Certaines figures éditoriales auront une renommée internationale dans l’entre-deux-guerres, ceux qu’on appelle la «bande des quatre»: Skira, Hermann Hauser, Mermod et Mermoud. Non seulement ils marquent le monde du livre local, mais ils ont des ramifications à Paris. La période de la Seconde Guerre mondiale est également celle de l’âge d’or de l’édition romande dans la mesure où beaucoup de maisons vont se créer pour relayer une édition française mise sous le boisseau par l’occupant.

Cela se poursuit dans toute la période de l’après-guerre avec la grande tradition des arts graphiques. Lausanne est présentée dans les années 1950 comme la capitale internationale des arts graphiques, à la fois de par la réputation de ses imprimeries, la présence d’éditeurs renommés, le développement d’une tradition typographique extrêmement importante. Cela fait que dans les années 1950-1960, on vient imprimer en Suisse : ce sont les grandes heures de l’édition illustrée, art et photographie, qui peut s’appuyer sur des maisons de pointe et compétitives au niveau des tarifs.

L’édition romande a eu et a encore aujourd’hui une capacité à se renouveler. Dans les années 60, on voit une nouvelle génération apparaître avec par exemple Bertil Galland qui promeut l’idée de littérature romande, l’Âge d’homme qui propose une ouverture sur la littérature étrangère, ainsi que les éditions de l’Aire. Ces trois maisons, rejointes par Zoé au milieu des années 1970, vont jouer un très grand rôle dans la vie culturelle locale et auront une audience plus large sur le marché francophone. La Suisse romande a aussi accueilli des maisons d’édition dont le poids économique était inversement proportionnel à la taille de la région. Par exemple, l’empire «Rencontre» a pu compter jusqu’à 1200 collaborateurs (700 en Suisse) et était à l’origine d’une production absolument incroyable.

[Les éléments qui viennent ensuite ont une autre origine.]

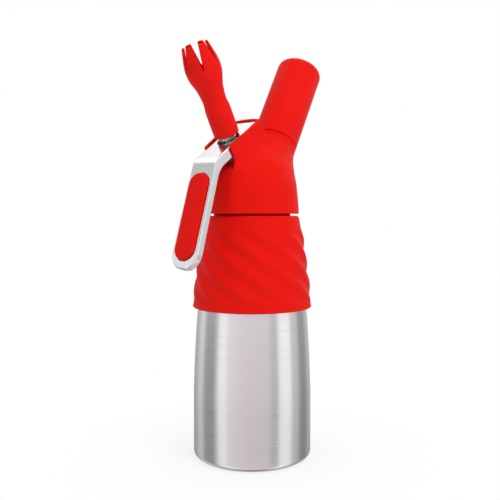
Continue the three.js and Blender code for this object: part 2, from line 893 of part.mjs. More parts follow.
// Two short ridges under the plate beside the stem's hole, down to the flange's top
function pressRidges(stemAt, channelHalf) {
  const flangeTop = new THREE.Vector3(0, 0, flangeLow + flangeThickness).applyMatrix4(valveFrame);
  flangeTop.applyMatrix4(hingeFrame.clone().invert());
  const low = flangeTop.z + clearance;
  const top = plateRise - plateThickness + bite;
  const outline = [
    [stemAt + pressRadius, top],
    [stemAt - pressRadius, top],
    ...arc([stemAt, low + pressRadius], [pressRadius, pressRadius], Math.PI, fullTurn, 6),
  ];
  const near = solid(slab(outline, -channelHalf - bite, -slotHalfWidth));
  return near.add(solid(slab(outline, slotHalfWidth, channelHalf + bite)));
}

function makePad() {
  const edge = padEdgeShares.map((shares) => shares.map((share) => share * padRise));
  const layers = [[0, clearance - padSink], ...edge];
  const rings = layers.map(([inset, height]) => {
    const outline = stadium(padStart + inset, padEnd - inset, padHalfWidth - inset, 8);
    return outline.map(([x, y]) => new THREE.Vector3(x, y, height));
  });
  return skinned(rings, false).applyMatrix4(legFrame());
}

// Charger, its port and its holder

const portThread = {
  root: portThreadRoot,
  depth: portThreadDepth,
  pitch: portThreadPitch,
  low: portThreadLow,
  turns: portThreadTurns,
  steps: 16,
};

function makePort() {
  const headPocket = piercerHeadRadius + clearance;
  const headTop = portLow + piercerHeadThickness + 2 * clearance;
  const flareRadius = chargerRadiusAt(portTop - noseTip) + clearance;
  return solid(turned([
    [headPocket, portLow],
    [portRadius, portLow],
    [portRadius, portFlangeLow],
    [portFlangeRadius, portFlangeLow],
    [portFlangeRadius, portFlangeTop],
    [portThreadRoot, portFlangeTop],
    [portThreadRoot, portTop],
    [flareRadius, portTop],
    [noseBore, portTop - flareHeight],
    [noseBore, portFloorTop],
    [piercerRadius + clearance, portFloorTop],
    [piercerRadius + clearance, headTop],
    [headPocket, headTop],
  ], 24)).add(threadOf(portThread));
}

function makePiercer() {
  const headLow = portLow + clearance;
  const headTop = headLow + piercerHeadThickness;
  const tip = noseTip + piercerReach;
  return turned([
    [piercerBore, headLow],
    [piercerHeadRadius, headLow],
    [piercerHeadRadius, headTop],
    [piercerRadius, headTop],
    [piercerRadius, tip - piercerPoint],
    [piercerBore + clearance / 2, tip],
    [piercerBore, tip],
  ], 14);
}

function chargerShoulder() {
  const start = noseLength;
  const reach = chargerRadius - noseRadius;
  return shoulderShares.map(([heightShare, radiusShare]) => [
    noseRadius + reach * radiusShare,
    start + shoulderLength * heightShare,
  ]);
}

function chargerRadiusAt(height) {
  return radiusAt(chargerShoulder(), height);
}

function makeCharger() {
  const endLow = chargerLength - chargerEnd;
  return turned([
    [0, pierceDepth],
    [pierceRadius, pierceDepth],
    [pierceRadius, 0],
    [noseRadius - noseEdge, 0],
    [noseRadius, noseEdge],
    ...chargerShoulder(),
    ...arc([0, endLow], [chargerRadius, chargerEnd], 0, Math.PI / 2, 4),
  ], 20).translate(0, 0, noseTip);
}

function makeCup() {
  const thread = portThreadRoot + clearance;
  const threadTop = portTop + 2 * clearance;
  return solid(turned([
    [0, cupCeiling],
    [cupInnerRadius, cupCeiling],
    [cupInnerRadius, threadTop],
    [thread, threadTop],
    [thread, holderLow],
    [cupRadius, holderLow],
    [cupRadius, cupTop],
    [0, cupTop],
  ], 24)).subtract(grooveFor(portThread));
}

function makeGrip() {
  const inner = cupRadius + clearance;
  return turned([
    [0, cupTop + clearance],
    [inner, cupTop + clearance],
    [inner, holderLow],
    [holderRadius, holderLow],
    ...arc([holderRadius - gripEdge, holderTop - gripEdge], [gripEdge, gripEdge], 0, Math.PI / 2, 5),
    [0, holderTop],
  ], 32);
}

// Nozzle

function makeNozzle() {
  const outside = nozzleShares.map(([lengthShare, radiusShare]) => [
    nozzleFoot * radiusShare,
    nozzleLength * lengthShare,
  ]);
  const inside = shifted(outside, -nozzleWall).slice(nozzleBoreStart).reverse();
  inside[0] = [outside[outside.length - 1][0] - nozzleWall, nozzleLength];
  const recess = adapterRadius + clearance;
  const recessTop = adapterTop + clearance - nozzleBase;
  const body = solid(turned([
    ...outside,
    ...inside,
    [collarRadius - clearance, recessTop + nozzleWall],
    [adapterHole + clearance, recessTop],
    [recess, recessTop],
    [recess, 0],
  ], 30));
  const reach = nozzleFoot * 2;
  const slotLow = nozzleLength - petalDepth;
  const wedge = [
    [0, slotLow],
    [petalWidth / 2, nozzleLength],
    [petalWidth / 2, nozzleLength + overrun],
    [-petalWidth / 2, nozzleLength + overrun],
    [-petalWidth / 2, nozzleLength],
  ];
  let cut = body;
  for (let i = 0; i < petalSlots; i += 1) {
    const turn = new THREE.Matrix4().makeRotationZ(petalPhase + (Math.PI * i) / petalSlots);
    cut = cut.subtract(moved(solid(slab(wedge, -reach, reach)), turn));
  }
  return geometryOf(cut).translate(0, 0, nozzleBase);
}

function makeAdapter() {
  const pocketLow = stemTop;
  const pocketTop = stemTop + nozzleSealThickness + 2 * clearance;
  const pocket = nozzleSealOuter + clearance;
  const collarTop = nozzleBase - clearance;
  return solid(turned([
    [adapterBore, adapterLow],
    [collarRadius, adapterLow],
    [collarRadius, collarTop],
    [adapterRadius, collarTop],
    [adapterRadius, adapterTop],
    [adapterHole, adapterTop],
    [adapterHole, pocketTop],
    [pocket, pocketTop],
    [pocket, pocketLow],
    [adapterBore, pocketLow],
  ], 20)).subtract(grooveFor(stemThread));
}

// The pieces, each in the frame that it is made in

addPiece(dispenser, 'bottle', makeBottle(), brushedSteel);
addPiece(dispenser, 'bottle_sleeve', makeSleeve(), redSilicone);
const gasketTop = gasketLow + gasketThickness;
const gasket = tube(gasketInner, gasketOuter, gasketLow, gasketTop, 32);
addPiece(dispenser, 'head_gasket', gasket, paleRubber);
addPiece(dispenser, 'head_core', makeHeadCore(), satinMetal);
addPiece(dispenser, 'head_cover', makeHeadCover(), redSilicone);

const stemGuide = stemRadius + clearance;
const bush = tube(stemGuide, springBore - clearance, bushLow, bushTop, 20);
const sealLow = flowTop + clearance;
const sealOuter = sealPocketRadius - clearance;
const washerTop = seatHeight - clearance;
const washerLow = washerTop - poppetThickness;
const nutTop = washerLow - clearance;
const tailGuide = stemTailRadius + clearance;
const nozzleSealLow = stemTop + clearance;
const nozzleSealTop = nozzleSealLow + nozzleSealThickness;
addPiece(valveGroup, 'guide_bush', bush, redPlastic);
const stemSeal = tube(stemGuide, sealOuter, sealLow, sealPocketTop - clearance, 20);
addPiece(valveGroup, 'stem_seal', stemSeal, blackRubber);
addPiece(valveGroup, 'valve_spring', makeSpring(), springSteel);
addPiece(valveGroup, 'valve_stem', makeStem(), polishedSteel);
const washer = tube(tailGuide, poppetRadius, washerLow, washerTop, 20);
addPiece(valveGroup, 'poppet_seal', washer, blackRubber);
addPiece(valveGroup, 'poppet_nut', makeNut(nutTop - nutThickness, nutTop), polishedSteel);
const sealRing = tube(stemTailRadius, nozzleSealOuter, nozzleSealLow, nozzleSealTop, 18);
addPiece(valveGroup, 'nozzle_seal', sealRing, paleRubber);
addPiece(valveGroup, 'nozzle_adapter', makeAdapter(), polishedSteel);
addPiece(valveGroup, 'nozzle', makeNozzle(), redPlastic);

const pinEnd = lugOuter - clearance;
const pin = rod(pinRadius, -pinEnd, pinEnd, 16).rotateX(Math.PI / 2);
addPiece(hingeGroup, 'lever_pin', pin, polishedSteel);
addPiece(hingeGroup, 'lever', makeLever(), satinMetal);
addPiece(hingeGroup, 'lever_pad', makePad(), redSilicone);

const portSealLow = portFloorTop + clearance;
const portSealTop = noseTip - clearance;
const checkInner = spigotRadius + clearance;
const checkOuter = checkInner + checkSleeveWall;
const ceilingAlong = (capCeiling - axesMeet) / Math.cos(chargerLean);
const checkTop = ceilingAlong - checkOuter * Math.tan(chargerLean) - clearance;
const cushionTop = cupCeiling - clearance;
addPiece(chargerGroup, 'charger_port', makePort(), polishedSteel);
addPiece(chargerGroup, 'piercing_pin', makePiercer(), polishedSteel);
const portSeal = tube(piercerRadius + clearance, portSealRadius, portSealLow, portSealTop, 18);
addPiece(chargerGroup, 'port_seal', portSeal, blackRubber);
const checkSleeve = tube(checkInner, checkOuter, spigotEnd, checkTop, 16);
addPiece(chargerGroup, 'check_sleeve', checkSleeve, blackRubber);
addPiece(chargerGroup, 'gas_charger', makeCharger(), polishedSteel);
const cushion = rod(cushionRadius, cushionTop - cushionThickness, cushionTop, 24);
addPiece(chargerGroup, 'holder_cushion', cushion, paleRubber);
addPiece(chargerGroup, 'holder_cup', makeCup(), satinMetal);
addPiece(chargerGroup, 'holder_grip', makeGrip(), redPlastic);

export default dispenser;
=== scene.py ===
# Whipped cream dispenser, in metres, +Z up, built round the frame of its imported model.
# The origin is the centre of the bottle's flat foot. +X points to the charger holder, and
# -X to the lever and the nozzle.

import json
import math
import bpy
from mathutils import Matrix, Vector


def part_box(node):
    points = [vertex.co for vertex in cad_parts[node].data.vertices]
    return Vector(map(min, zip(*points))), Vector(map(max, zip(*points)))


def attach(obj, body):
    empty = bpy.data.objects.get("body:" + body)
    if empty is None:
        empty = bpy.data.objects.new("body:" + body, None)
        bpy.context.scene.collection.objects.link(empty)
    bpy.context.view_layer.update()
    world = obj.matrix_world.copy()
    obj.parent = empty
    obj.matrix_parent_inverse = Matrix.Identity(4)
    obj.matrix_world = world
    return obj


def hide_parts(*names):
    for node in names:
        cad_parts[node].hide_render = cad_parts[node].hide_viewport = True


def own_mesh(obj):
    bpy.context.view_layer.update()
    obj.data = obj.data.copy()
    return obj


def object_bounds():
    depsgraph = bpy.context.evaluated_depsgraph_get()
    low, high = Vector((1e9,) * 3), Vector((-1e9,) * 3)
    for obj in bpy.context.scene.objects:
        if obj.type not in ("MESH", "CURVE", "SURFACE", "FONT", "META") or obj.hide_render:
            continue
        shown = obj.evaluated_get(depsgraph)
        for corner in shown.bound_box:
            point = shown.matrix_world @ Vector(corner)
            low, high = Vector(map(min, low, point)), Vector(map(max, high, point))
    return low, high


bl_info = {
    "name": "Whipped Cream Dispenser",
    "version": (1, 0, 0),
    "blender": (4, 5, 0),
    "location": "View3D > Sidebar > Dispenser",
    "description": "Builds the visible pieces of a whipped cream dispenser round its frame",
    "category": "Object",
}

import bmesh
import bpy
import numpy as np
from bpy.props import FloatProperty, FloatVectorProperty, IntProperty, PointerProperty
from mathutils import Matrix, Vector

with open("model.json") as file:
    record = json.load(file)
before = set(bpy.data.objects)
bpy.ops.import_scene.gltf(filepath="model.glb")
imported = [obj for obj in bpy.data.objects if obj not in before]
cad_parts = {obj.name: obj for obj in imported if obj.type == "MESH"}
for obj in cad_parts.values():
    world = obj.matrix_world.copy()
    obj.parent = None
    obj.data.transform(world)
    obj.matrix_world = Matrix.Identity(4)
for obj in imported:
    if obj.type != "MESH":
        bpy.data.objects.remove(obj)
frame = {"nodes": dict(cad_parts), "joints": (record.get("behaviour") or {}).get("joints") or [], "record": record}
cad_low, cad_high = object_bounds()
joints = {joint["name"]: joint for joint in frame["joints"]}

FULL_TURN = 2 * math.pi
MERGE_DISTANCE = 1e-7
SHARP_ANGLE = math.radians(35)  # edges sharper than this stay sharp
BOTTLE_SIDES = 180
SLEEVE_SIDES = 240
GRIP_SIDES = 128
COIL_STEPS = 220
WIRE_SIDES = 12
LINING_RINGS = 60
THREAD_STEPS = 16  # rings for each pitch of the neck's thread
FORM_GRIDS = {
    # piece: cell of the grid that its surface is found on, and the grid's margin round the piece
    "hooded_cover": (0.0008, 0.004),
    "squeeze_lever": (0.0006, 0.003),
    "thumb_pad": (0.0005, 0.003),
    "tulip_nozzle": (0.00055, 0.002),
}
SETTLE_ROUNDS = 3
LEAST_SLOPE = 0.1
LEAST_LENGTH = 1e-9
SLOPE_SHARE = 1 / 20  # share of a cell that a slope is measured over

# Sizes and colours that a user may change


def metres(name, description, default):
    return FloatProperty(name=name, description=description, default=default, unit="LENGTH")


def degrees(name, description, default):
    """An angle, whose default is written in degrees"""
    return FloatProperty(name=name, description=description, default=math.radians(default), unit="ROTATION")


def watts(name, description, default):
    return FloatProperty(name=name, description=description, default=default, unit="POWER")


def number(name, description, default):
    return FloatProperty(name=name, description=description, default=default)


def whole(name, description, default):
    return IntProperty(name=name, description=description, default=default)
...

La Suisse romande a donc pu à la fois jouer sur ces caractéristiques de niches et créer jusque dans les années 1970 des entreprises éditoriales qui étaient une véritable force industrielle avec un rayonnement et une diffusion par delà les frontières du pays.

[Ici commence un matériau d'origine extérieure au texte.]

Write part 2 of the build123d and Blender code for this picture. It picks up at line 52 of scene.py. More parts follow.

Concernant le rapport au livre, peut-on dire qu’aujourd’hui encore les Romands lisent beaucoup?

Même si on a beaucoup parlé des difficultés du secteur des librairies, elles ne sont néanmoins pas dues à un déclin des lecteurs. Certes, il y a un déclin des lecteurs très assidûs qu’on peut voir partout, mais cela n’est pas dû à l’arrivée du numérique: les enquêtes montrent qu’on n’a jamais autant lu, puisqu’on lit sur tous les supports. La lecture n’est certainement pas en crise de manière générale, et tout particulièrement en Suisse romande qui reste une terre de lecteurs, de par la forte densité de bibliothèques et de librairies, et de par un pouvoir d’achat qui reste supérieur à celui d’un Belge ou d’un Français lambda.

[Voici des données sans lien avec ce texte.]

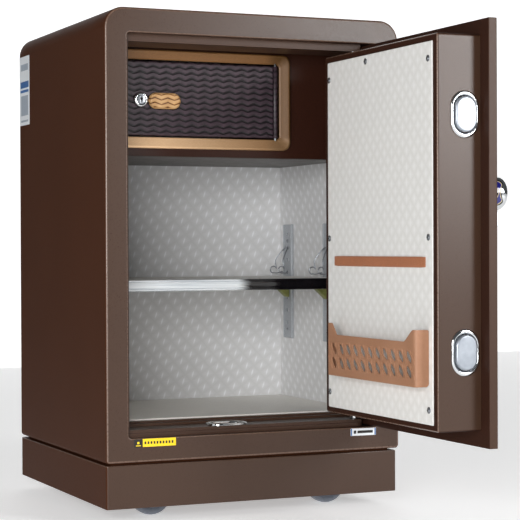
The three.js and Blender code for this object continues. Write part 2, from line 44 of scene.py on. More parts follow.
# ------------------------------------------------------------------ camera
def make_camera():
    cd = bpy.data.cameras.new("camera")
    cd.sensor_width = 36.0
    cd.lens = 1726.0 * 36.0 / 520.0
    cam = bpy.data.objects.new("camera", cd)
    bpy.context.scene.collection.objects.link(cam)
    yaw, pitch, roll = math.radians(23.96), math.radians(0.45), math.radians(-0.22)
    fwd = Vector((math.sin(yaw) * math.cos(pitch), math.cos(yaw) * math.cos(pitch), -math.sin(pitch)))
    right = Vector((math.cos(yaw), -math.sin(yaw), 0))
    up = right.cross(fwd)
    r2 = right * math.cos(roll) + up * math.sin(roll)
    u2 = -right * math.sin(roll) + up * math.cos(roll)
    m = Matrix((r2, u2, -fwd)).transposed().to_4x4()
    m.translation = Vector((-.9915, -2.2625, .3775))
    cam.matrix_world = m
    cd.clip_start, cd.clip_end = .05, 60
    bpy.context.scene.camera = cam
make_camera()

# --------------------------------------------------------------- materials
def new_mat(name):
    m = bpy.data.materials.new(name)
    m.use_nodes = True
    nt = m.node_tree
    nt.nodes.clear()
    out = nt.nodes.new("ShaderNodeOutputMaterial")
    bs = nt.nodes.new("ShaderNodeBsdfPrincipled")
    nt.links.new(bs.outputs[0], out.inputs[0])
    return m, nt, bs

def srgb(r, g, b):
    f = lambda c: (c / 255 / 12.92) if c / 255 <= .04045 else ((c / 255 + .055) / 1.055) ** 2.4
    return (f(r), f(g), f(b), 1)

class N:
    """small helper that builds node networks"""
    def __init__(s, nt):
        s.nt = nt
    def node(s, kind, **kw):
        n = s.nt.nodes.new(kind)
        for k, v in kw.items():
            setattr(n, k, v)
        return n
    def put(s, sock, v):
        if hasattr(v, "links") or isinstance(v, bpy.types.NodeSocket):
            s.nt.links.new(v, sock)
        else:
            sock.default_value = v
    def math(s, op, a, b=0.0, c=None, clamp=False):
        n = s.node("ShaderNodeMath", operation=op)
        n.use_clamp = clamp
        s.put(n.inputs[0], a); s.put(n.inputs[1], b)
        if c is not None:
            s.put(n.inputs[2], c)
        return n.outputs[0]
    def uv(s):
        return s.node("ShaderNodeUVMap").outputs[0]
    def obj(s):
        return s.node("ShaderNodeTexCoord").outputs["Object"]
    def scale(s, vec, k):
        n = s.node("ShaderNodeVectorMath", operation="MULTIPLY")
        s.put(n.inputs[0], vec)
        n.inputs[1].default_value = k if isinstance(k, tuple) else (k, k, k)
        return n.outputs[0]
    def split(s, vec):
        n = s.node("ShaderNodeSeparateXYZ")
        s.put(n.inputs[0], vec)
        return n.outputs
    def noise(s, vec, scale, detail=3.0, rough=.5):
        n = s.node("ShaderNodeTexNoise")
        s.put(n.inputs["Vector"], vec)
        n.inputs["Scale"].default_value = scale
        n.inputs["Detail"].default_value = detail
        n.inputs["Roughness"].default_value = rough
        return n.outputs["Fac"]
    def voronoi(s, vec, scale, feature="F1"):
        n = s.node("ShaderNodeTexVoronoi", feature=feature)
        s.put(n.inputs["Vector"], vec)
        n.inputs["Scale"].default_value = scale
        return n.outputs["Distance"]
    def ramp(s, fac, stops):
        n = s.node("ShaderNodeValToRGB")
        s.put(n.inputs[0], fac)
        e = n.color_ramp.elements
        while len(e) > 1:
            e.remove(e[-1])
        e[0].position, e[0].color = stops[0]
        for p, c in stops[1:]:
            x = e.new(p); x.color = c
        return n.outputs[0]
    def maprange(s, v, a, b, c, d, smooth=False):
        n = s.node("ShaderNodeMapRange")
        if smooth:
            n.interpolation_type = "SMOOTHSTEP"
        s.put(n.inputs[0], v)
        for i, q in enumerate((a, b, c, d)):
            n.inputs[i + 1].default_value = q
        return n.outputs[0]
    def mix(s, fac, a, b, blend="MIX"):
        n = s.node("ShaderNodeMix", data_type="RGBA", blend_type=blend)
        s.put(n.inputs[0], fac)
        s.put(n.inputs[6], a); s.put(n.inputs[7], b)
        return n.outputs[2]
    def bump(s, h, dist, strength=1.0, normal=None):
        n = s.node("ShaderNodeBump")
        n.inputs["Strength"].default_value = strength
        n.inputs["Distance"].default_value = dist
        s.put(n.inputs["Height"], h)
        if normal is not None:
            s.put(n.inputs["Normal"], normal)
        return n.outputs[0]
    def tri(s, v):
        """0 at whole numbers, 1 half way between them"""
        f = s.math("FRACT", v)
        a = s.math("SUBTRACT", f, .5)
        b = s.math("ABSOLUTE", a)
        return s.math("MULTIPLY_ADD", b, -2.0, 1.0)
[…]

De plus, on trouve en Suisse romande un attachement au marché du livre de proximité et à une littérature du cru. Depuis une quinzaine d’années, on voit émerger de nouvelles petites maisons d’édition, qui ont parfois un succès remarquable, et qui s’appuient sur une production locale abordant des thématiques dans lesquelles le public se reconnaît. Toutes les statistiques montrent que la lecture reste forte. Le numérique, loin d’avoir émoussé cet appétit de lecture, l’a même renforcé!

Quel a été l’impact du numérique sur la culture du livre en Suisse romande?

Les conséquences de l’arrivée du numérique sur la chaîne du livre ne sont pas toujours positives, en Suisse romande comme ailleurs. Elles font même peser des menaces sur la librairie, du fait du prix plus bas et de l’accessibilité immédiate. Les libraires doivent se montrer hyper compétitifs au niveau de l’approvisionnement, c’était d’ailleurs un thème central au moment des débats sur le prix unique du livre en Suisse: il faut qu’un libraire puisse se procurer un ouvrage dans un délai raisonnable. Au niveau de la production, la figure même de l’éditeur est d’une certaine manière remise en question. Il y a une fragilisation de la chaîne du livre qui touche donc tous les pays.

Du point de vue de la lecture, les effets sont plus contrastés. Le numérique ne provoque pas une désertion du livre papier mais contribue à une diversification et une complémentarité des pratiques de lecture. Même si on pouvait craindre que le livre perde son rôle de vecteur intellectuel et culturel, on constate que dans le flux d’informations quotidien, il oriente le débat public et contribue à mettre à l’agenda certaines thématiques. Le livre a cet avantage par rapport notamment à l’information via les réseaux sociaux. C’est sa force, qui lui permet de garder une place dans le paysage social et culturel.